> REQUIREMENT: Set down exactly the lines from the one containing "low, high = Vector((1e9,)" through the end of the records below, both included, and nothing else.

> DATA ROWS:
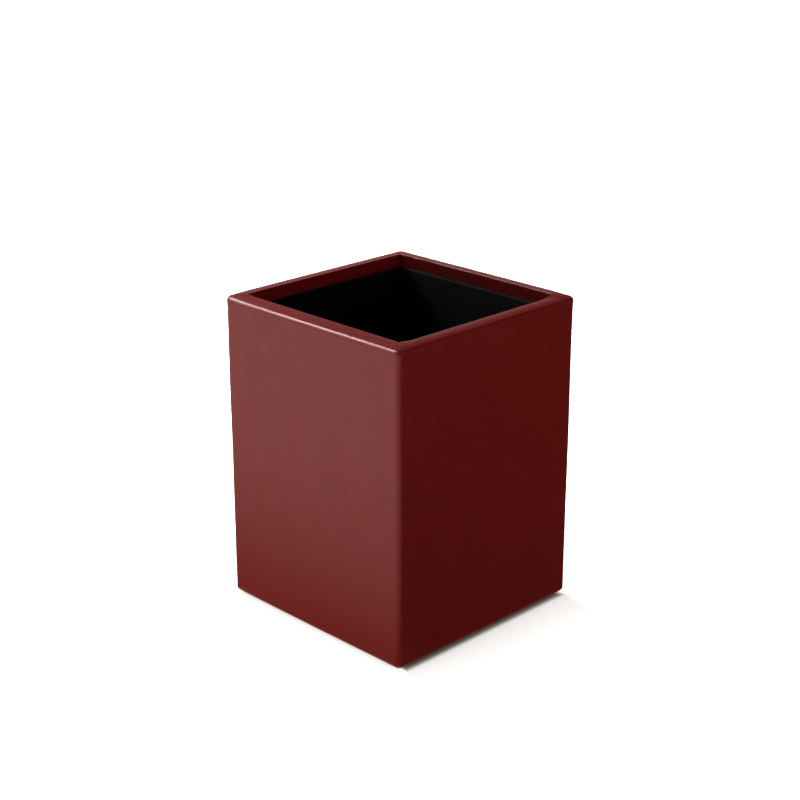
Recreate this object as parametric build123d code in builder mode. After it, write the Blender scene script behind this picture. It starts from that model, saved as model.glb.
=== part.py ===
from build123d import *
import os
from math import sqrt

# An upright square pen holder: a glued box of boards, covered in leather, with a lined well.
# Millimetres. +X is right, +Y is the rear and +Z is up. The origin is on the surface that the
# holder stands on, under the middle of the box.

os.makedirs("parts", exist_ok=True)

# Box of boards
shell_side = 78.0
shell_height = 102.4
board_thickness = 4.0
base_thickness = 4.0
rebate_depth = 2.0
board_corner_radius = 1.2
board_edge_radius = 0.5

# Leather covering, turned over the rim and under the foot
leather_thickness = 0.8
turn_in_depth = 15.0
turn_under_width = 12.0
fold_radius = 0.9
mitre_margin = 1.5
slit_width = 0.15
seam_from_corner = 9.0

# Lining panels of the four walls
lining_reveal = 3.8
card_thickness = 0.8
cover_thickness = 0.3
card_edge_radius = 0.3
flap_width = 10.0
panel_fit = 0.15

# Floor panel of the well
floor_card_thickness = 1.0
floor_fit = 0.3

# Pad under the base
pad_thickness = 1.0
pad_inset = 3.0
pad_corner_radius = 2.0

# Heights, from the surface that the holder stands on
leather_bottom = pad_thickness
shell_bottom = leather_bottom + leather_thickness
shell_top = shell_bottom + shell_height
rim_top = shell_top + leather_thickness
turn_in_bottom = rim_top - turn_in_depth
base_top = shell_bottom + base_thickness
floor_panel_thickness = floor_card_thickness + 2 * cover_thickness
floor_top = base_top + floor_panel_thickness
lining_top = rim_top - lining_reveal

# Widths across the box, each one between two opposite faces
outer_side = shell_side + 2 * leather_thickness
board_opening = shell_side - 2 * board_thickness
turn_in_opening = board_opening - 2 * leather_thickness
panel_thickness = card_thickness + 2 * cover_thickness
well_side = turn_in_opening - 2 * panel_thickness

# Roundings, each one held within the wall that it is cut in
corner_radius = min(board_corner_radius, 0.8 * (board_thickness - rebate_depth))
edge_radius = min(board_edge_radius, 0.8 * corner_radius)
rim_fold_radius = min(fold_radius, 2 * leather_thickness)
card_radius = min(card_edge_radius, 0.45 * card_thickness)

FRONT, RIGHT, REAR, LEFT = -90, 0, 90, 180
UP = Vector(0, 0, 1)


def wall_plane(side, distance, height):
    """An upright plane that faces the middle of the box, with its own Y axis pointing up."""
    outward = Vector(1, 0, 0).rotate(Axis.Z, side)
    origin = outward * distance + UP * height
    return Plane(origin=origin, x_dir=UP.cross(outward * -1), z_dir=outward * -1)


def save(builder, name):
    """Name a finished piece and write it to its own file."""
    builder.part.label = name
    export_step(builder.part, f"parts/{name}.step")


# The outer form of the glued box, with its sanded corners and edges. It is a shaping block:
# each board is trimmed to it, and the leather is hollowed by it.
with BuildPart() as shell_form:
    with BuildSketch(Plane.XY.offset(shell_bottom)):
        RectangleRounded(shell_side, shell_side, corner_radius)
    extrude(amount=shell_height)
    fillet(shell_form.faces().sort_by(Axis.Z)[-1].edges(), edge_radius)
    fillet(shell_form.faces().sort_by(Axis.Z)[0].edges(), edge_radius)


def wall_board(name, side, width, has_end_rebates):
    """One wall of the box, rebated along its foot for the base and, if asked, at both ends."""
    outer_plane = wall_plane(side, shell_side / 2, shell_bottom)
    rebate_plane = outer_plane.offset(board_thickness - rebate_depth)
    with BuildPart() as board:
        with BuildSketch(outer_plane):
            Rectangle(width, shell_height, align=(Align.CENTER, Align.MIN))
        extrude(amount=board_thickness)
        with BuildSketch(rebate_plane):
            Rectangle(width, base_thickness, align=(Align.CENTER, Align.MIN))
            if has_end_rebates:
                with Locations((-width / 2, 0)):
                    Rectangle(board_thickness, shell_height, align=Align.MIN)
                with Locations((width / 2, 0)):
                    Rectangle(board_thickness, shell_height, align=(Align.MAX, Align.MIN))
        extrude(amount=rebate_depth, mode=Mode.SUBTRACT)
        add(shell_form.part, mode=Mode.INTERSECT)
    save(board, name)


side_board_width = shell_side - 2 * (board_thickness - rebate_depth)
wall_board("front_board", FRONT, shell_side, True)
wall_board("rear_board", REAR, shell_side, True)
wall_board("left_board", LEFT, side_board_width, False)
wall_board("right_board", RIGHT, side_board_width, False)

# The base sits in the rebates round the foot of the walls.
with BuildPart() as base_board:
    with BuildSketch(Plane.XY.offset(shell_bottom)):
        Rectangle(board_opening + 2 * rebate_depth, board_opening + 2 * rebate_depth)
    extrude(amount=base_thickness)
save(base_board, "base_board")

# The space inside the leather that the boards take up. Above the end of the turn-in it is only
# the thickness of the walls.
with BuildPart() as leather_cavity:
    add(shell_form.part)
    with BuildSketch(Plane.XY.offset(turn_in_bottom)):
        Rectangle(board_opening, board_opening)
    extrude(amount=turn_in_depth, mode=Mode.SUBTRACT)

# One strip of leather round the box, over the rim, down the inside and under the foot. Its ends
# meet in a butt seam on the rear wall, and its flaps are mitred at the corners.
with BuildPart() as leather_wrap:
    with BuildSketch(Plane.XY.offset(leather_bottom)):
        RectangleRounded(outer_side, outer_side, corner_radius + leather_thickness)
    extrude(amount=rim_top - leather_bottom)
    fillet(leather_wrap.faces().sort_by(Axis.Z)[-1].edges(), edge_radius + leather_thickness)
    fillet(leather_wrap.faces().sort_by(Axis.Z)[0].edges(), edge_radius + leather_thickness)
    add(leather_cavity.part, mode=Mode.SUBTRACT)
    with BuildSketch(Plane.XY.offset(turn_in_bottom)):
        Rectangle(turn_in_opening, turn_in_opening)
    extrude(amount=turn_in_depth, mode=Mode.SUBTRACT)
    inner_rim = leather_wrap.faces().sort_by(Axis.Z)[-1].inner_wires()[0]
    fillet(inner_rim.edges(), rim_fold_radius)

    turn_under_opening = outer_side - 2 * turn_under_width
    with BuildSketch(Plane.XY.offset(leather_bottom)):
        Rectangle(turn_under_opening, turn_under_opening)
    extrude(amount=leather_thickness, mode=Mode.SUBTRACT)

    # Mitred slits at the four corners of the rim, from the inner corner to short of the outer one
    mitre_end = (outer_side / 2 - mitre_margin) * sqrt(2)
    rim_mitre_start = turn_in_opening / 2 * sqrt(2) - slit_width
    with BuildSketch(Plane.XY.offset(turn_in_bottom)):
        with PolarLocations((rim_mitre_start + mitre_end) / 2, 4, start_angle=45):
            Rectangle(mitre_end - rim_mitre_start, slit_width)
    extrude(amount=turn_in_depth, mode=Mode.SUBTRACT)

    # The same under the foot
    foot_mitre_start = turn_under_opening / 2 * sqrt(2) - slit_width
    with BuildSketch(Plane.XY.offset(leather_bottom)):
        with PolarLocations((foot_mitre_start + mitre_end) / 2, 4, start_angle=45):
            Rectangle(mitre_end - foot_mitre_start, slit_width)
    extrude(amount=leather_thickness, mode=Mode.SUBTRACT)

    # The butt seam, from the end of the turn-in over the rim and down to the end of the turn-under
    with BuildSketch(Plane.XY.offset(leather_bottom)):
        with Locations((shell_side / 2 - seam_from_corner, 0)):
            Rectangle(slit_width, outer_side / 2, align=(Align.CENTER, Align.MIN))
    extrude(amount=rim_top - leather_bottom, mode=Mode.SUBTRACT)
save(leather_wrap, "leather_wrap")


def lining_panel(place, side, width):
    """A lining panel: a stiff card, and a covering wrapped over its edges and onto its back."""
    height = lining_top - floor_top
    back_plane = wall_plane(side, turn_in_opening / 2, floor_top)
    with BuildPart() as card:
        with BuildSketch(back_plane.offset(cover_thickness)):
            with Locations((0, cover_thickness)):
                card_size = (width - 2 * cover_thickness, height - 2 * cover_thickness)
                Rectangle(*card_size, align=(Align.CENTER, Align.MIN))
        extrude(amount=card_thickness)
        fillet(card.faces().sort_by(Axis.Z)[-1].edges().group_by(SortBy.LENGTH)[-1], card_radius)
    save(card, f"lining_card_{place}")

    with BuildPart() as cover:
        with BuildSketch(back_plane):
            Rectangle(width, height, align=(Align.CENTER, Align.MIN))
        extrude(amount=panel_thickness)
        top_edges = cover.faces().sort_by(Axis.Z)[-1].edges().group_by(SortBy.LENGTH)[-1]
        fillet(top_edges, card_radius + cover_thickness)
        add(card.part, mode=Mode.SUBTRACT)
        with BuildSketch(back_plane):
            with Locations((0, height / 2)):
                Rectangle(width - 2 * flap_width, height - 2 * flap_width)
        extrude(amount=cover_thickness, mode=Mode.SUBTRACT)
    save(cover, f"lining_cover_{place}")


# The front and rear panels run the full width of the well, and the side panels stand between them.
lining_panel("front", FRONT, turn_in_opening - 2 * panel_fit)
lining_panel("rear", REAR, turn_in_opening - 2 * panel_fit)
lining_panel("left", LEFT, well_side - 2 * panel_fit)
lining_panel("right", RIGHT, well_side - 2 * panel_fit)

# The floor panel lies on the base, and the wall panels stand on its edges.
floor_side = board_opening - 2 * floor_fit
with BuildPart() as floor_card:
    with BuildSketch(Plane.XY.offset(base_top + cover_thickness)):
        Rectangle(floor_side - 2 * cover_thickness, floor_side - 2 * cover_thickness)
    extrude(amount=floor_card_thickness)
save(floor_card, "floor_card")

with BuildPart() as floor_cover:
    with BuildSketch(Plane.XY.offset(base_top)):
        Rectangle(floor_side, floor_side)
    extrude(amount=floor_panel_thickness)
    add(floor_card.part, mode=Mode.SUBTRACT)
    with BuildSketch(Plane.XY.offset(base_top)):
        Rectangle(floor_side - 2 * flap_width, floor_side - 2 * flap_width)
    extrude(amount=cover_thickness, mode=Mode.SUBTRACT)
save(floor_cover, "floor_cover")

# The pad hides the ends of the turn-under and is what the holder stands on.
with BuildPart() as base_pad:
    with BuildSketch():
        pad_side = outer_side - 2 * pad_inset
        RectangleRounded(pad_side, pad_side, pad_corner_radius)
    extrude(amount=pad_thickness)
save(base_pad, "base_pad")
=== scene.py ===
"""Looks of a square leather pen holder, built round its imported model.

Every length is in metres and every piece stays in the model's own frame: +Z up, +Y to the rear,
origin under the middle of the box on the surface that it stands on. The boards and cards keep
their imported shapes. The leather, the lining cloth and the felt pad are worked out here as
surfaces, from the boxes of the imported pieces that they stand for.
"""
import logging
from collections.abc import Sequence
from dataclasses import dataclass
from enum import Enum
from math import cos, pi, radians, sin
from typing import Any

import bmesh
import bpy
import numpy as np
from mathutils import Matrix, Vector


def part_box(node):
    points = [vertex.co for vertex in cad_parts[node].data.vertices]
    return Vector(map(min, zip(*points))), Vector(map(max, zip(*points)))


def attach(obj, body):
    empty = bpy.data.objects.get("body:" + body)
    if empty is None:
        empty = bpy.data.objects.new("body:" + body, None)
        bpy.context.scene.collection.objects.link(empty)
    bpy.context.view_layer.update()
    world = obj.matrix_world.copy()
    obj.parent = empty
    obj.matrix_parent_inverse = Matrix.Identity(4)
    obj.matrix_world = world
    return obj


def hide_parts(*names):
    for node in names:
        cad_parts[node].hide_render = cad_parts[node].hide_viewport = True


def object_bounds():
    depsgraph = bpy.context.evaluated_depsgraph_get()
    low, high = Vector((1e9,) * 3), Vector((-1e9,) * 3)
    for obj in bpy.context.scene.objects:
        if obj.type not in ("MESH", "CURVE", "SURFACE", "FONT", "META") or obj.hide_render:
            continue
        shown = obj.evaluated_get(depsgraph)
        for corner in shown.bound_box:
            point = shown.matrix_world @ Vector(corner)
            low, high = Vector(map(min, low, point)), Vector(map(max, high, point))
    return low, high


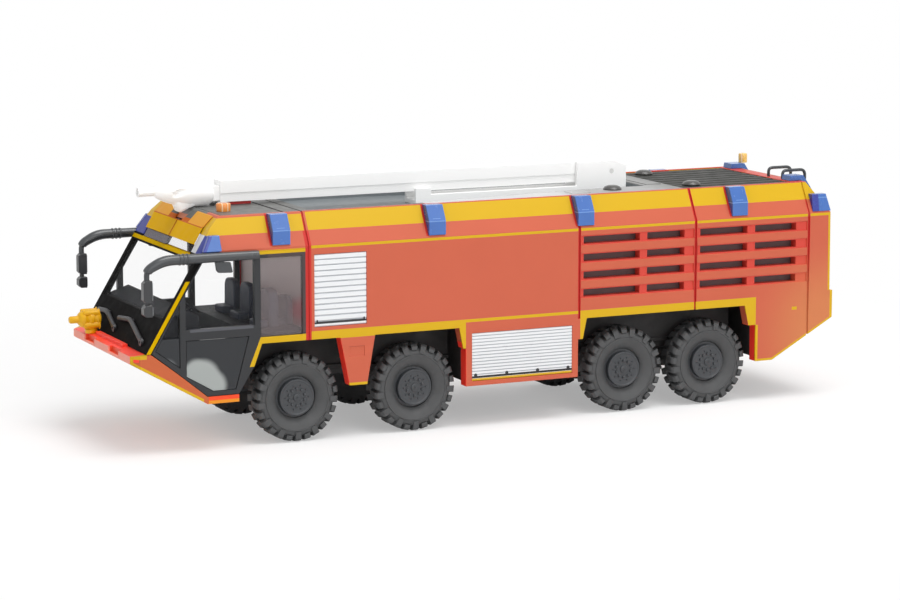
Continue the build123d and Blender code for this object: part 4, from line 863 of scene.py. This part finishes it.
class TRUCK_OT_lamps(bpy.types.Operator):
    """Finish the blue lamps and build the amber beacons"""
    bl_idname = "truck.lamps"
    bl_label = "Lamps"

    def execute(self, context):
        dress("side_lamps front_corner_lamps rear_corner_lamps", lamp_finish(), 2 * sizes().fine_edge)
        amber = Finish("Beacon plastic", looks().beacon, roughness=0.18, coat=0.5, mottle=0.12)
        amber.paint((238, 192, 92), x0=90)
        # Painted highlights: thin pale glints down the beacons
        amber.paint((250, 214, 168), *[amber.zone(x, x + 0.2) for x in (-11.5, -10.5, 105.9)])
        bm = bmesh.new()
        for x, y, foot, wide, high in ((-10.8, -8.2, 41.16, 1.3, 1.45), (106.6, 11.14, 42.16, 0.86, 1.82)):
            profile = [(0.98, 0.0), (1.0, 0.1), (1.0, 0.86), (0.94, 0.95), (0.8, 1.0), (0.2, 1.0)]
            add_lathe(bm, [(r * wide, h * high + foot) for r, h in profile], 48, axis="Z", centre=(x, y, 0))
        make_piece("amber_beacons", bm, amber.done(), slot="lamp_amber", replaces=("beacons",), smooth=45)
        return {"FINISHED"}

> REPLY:
    low, high = Vector((1e9,) * 3), Vector((-1e9,) * 3)
    for obj in bpy.context.scene.objects:
        if obj.type not in ("MESH", "CURVE", "SURFACE", "FONT", "META") or obj.hide_render:
            continue
        shown = obj.evaluated_get(depsgraph)
        for corner in shown.bound_box:
            point = shown.matrix_world @ Vector(corner)
            low, high = Vector(map(min, low, point)), Vector(map(max, high, point))
    return low, high


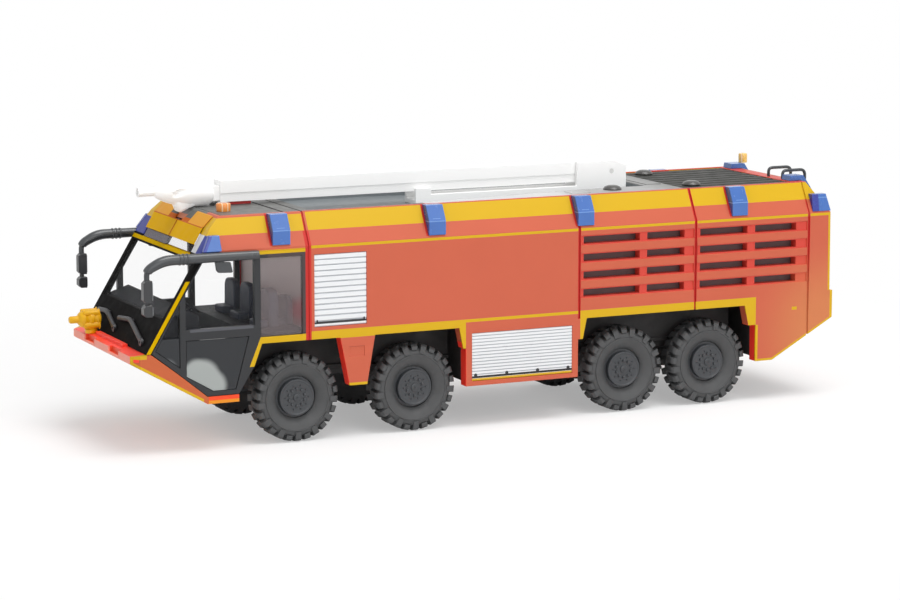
Continue the build123d and Blender code for this object: part 4, from line 863 of scene.py. This part finishes it.
class TRUCK_OT_lamps(bpy.types.Operator):
    """Finish the blue lamps and build the amber beacons"""
    bl_idname = "truck.lamps"
    bl_label = "Lamps"

    def execute(self, context):
        dress("side_lamps front_corner_lamps rear_corner_lamps", lamp_finish(), 2 * sizes().fine_edge)
        amber = Finish("Beacon plastic", looks().beacon, roughness=0.18, coat=0.5, mottle=0.12)
        amber.paint((238, 192, 92), x0=90)
        # Painted highlights: thin pale glints down the beacons
        amber.paint((250, 214, 168), *[amber.zone(x, x + 0.2) for x in (-11.5, -10.5, 105.9)])
        bm = bmesh.new()
        for x, y, foot, wide, high in ((-10.8, -8.2, 41.16, 1.3, 1.45), (106.6, 11.14, 42.16, 0.86, 1.82)):
            profile = [(0.98, 0.0), (1.0, 0.1), (1.0, 0.86), (0.94, 0.95), (0.8, 1.0), (0.2, 1.0)]
            add_lathe(bm, [(r * wide, h * high + foot) for r, h in profile], 48, axis="Z", centre=(x, y, 0))
        make_piece("amber_beacons", bm, amber.done(), slot="lamp_amber", replaces=("beacons",), smooth=45)
        return {"FINISHED"}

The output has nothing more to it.